=== Challenge ===
Find and copy each line of the records where the string "code" shows up.

=== Supplied material ===
□ □ □ □

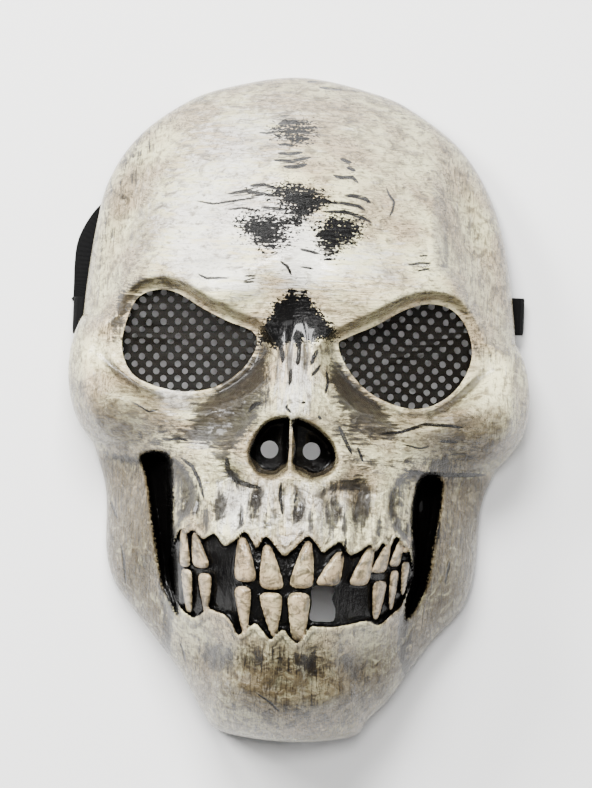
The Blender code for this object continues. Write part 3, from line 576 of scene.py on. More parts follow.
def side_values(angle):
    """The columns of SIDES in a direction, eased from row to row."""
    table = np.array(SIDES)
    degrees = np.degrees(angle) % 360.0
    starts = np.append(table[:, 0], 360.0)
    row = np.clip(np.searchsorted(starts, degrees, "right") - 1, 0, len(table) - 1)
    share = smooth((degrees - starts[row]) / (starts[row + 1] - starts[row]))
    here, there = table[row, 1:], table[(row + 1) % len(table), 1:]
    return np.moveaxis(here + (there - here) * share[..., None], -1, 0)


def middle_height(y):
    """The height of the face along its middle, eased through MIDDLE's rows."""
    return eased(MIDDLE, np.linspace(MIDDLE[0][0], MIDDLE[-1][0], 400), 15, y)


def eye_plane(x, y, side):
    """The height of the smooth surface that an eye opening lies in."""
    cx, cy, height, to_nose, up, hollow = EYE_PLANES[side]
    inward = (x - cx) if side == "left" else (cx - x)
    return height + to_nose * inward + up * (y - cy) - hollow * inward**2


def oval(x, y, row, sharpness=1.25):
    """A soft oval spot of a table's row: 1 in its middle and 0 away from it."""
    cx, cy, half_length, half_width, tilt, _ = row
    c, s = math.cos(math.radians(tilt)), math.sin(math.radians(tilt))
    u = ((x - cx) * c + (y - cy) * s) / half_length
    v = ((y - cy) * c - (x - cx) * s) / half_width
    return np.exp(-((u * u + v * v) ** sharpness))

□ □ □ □

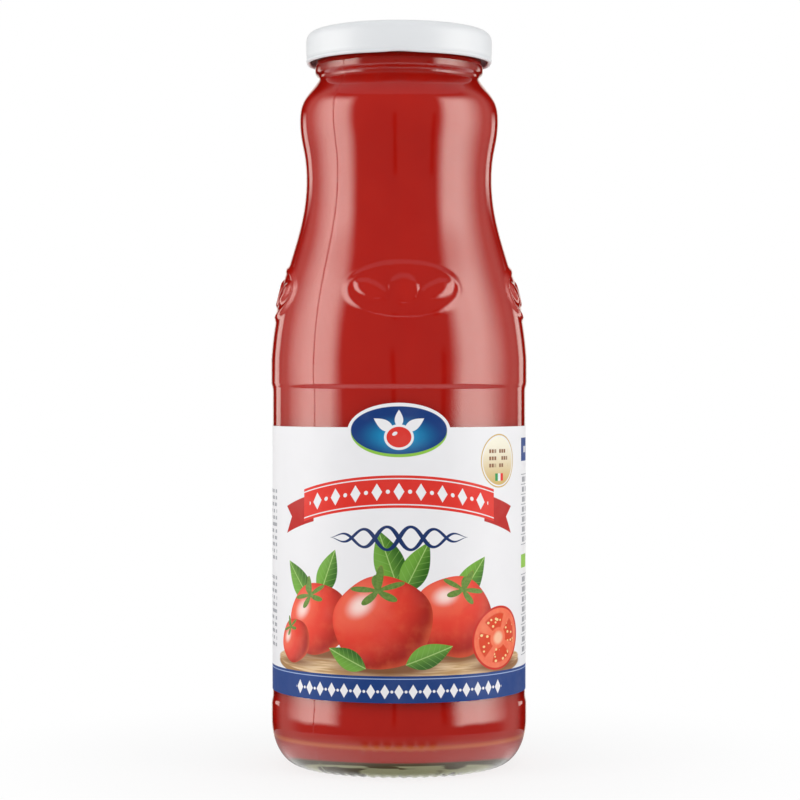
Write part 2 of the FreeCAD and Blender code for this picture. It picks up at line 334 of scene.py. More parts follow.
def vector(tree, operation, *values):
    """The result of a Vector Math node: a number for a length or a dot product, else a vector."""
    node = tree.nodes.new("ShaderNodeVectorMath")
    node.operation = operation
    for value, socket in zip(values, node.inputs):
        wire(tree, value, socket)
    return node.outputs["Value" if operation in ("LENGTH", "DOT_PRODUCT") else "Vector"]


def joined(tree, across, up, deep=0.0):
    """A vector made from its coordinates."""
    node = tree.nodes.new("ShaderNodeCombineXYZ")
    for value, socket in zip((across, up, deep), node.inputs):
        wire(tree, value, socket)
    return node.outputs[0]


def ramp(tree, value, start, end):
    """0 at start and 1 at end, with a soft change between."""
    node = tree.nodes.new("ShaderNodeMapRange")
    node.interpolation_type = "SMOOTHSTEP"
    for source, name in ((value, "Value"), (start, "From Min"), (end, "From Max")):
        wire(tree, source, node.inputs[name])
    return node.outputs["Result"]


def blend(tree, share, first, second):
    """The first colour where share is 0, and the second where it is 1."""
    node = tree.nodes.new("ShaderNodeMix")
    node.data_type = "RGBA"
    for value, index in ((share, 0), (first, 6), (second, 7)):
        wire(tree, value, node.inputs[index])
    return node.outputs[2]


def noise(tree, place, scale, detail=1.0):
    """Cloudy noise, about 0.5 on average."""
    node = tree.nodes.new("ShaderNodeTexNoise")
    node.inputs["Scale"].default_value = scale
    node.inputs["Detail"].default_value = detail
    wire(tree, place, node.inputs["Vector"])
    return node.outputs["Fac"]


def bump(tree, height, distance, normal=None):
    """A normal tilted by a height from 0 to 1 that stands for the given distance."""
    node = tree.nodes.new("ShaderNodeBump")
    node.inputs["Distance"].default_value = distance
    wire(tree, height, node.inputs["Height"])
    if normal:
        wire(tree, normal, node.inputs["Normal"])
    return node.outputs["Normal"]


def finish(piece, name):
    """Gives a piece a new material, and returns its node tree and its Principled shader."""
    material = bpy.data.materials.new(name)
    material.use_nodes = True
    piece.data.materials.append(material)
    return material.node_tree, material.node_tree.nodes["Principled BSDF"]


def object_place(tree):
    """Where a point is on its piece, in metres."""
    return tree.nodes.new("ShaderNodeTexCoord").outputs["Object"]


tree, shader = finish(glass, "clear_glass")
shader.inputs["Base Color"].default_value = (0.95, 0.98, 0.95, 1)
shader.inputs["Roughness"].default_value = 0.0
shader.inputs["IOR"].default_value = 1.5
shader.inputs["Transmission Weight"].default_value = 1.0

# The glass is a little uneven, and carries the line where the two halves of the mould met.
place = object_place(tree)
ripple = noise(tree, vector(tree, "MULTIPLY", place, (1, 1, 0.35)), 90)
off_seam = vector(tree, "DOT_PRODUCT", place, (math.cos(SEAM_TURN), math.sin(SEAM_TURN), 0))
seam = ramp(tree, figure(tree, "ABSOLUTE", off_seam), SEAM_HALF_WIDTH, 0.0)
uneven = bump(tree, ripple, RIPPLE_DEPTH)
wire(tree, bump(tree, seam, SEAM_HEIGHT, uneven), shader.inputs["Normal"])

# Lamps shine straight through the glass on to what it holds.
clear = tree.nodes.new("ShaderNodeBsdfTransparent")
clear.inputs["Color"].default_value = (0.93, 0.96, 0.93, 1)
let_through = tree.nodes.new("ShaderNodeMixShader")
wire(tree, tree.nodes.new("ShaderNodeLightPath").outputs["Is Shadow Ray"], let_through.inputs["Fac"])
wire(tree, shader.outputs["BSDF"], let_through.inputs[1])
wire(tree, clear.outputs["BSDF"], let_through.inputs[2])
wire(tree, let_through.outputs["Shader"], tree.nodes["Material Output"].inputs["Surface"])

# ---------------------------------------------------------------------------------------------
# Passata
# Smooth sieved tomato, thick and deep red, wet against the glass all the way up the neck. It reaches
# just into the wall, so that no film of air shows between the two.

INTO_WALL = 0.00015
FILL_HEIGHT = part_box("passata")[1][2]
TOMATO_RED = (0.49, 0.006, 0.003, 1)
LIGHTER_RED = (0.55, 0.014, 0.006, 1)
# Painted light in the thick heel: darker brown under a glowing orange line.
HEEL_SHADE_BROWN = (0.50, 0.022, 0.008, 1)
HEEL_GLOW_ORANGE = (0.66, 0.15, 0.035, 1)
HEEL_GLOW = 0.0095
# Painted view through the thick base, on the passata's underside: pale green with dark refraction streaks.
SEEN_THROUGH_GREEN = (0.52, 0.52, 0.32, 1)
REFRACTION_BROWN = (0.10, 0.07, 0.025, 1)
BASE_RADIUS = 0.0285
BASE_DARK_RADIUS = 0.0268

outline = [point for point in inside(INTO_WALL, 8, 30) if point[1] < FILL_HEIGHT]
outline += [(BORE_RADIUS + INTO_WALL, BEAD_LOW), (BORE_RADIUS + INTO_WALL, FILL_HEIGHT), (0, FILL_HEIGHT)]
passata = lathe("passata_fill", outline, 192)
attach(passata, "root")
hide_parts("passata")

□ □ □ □

=== Completed task ===
The Blender code for this object continues. Write part 3, from line 576 of scene.py on. More parts follow.
Write part 2 of the FreeCAD and Blender code for this picture. It picks up at line 334 of scene.py. More parts follow.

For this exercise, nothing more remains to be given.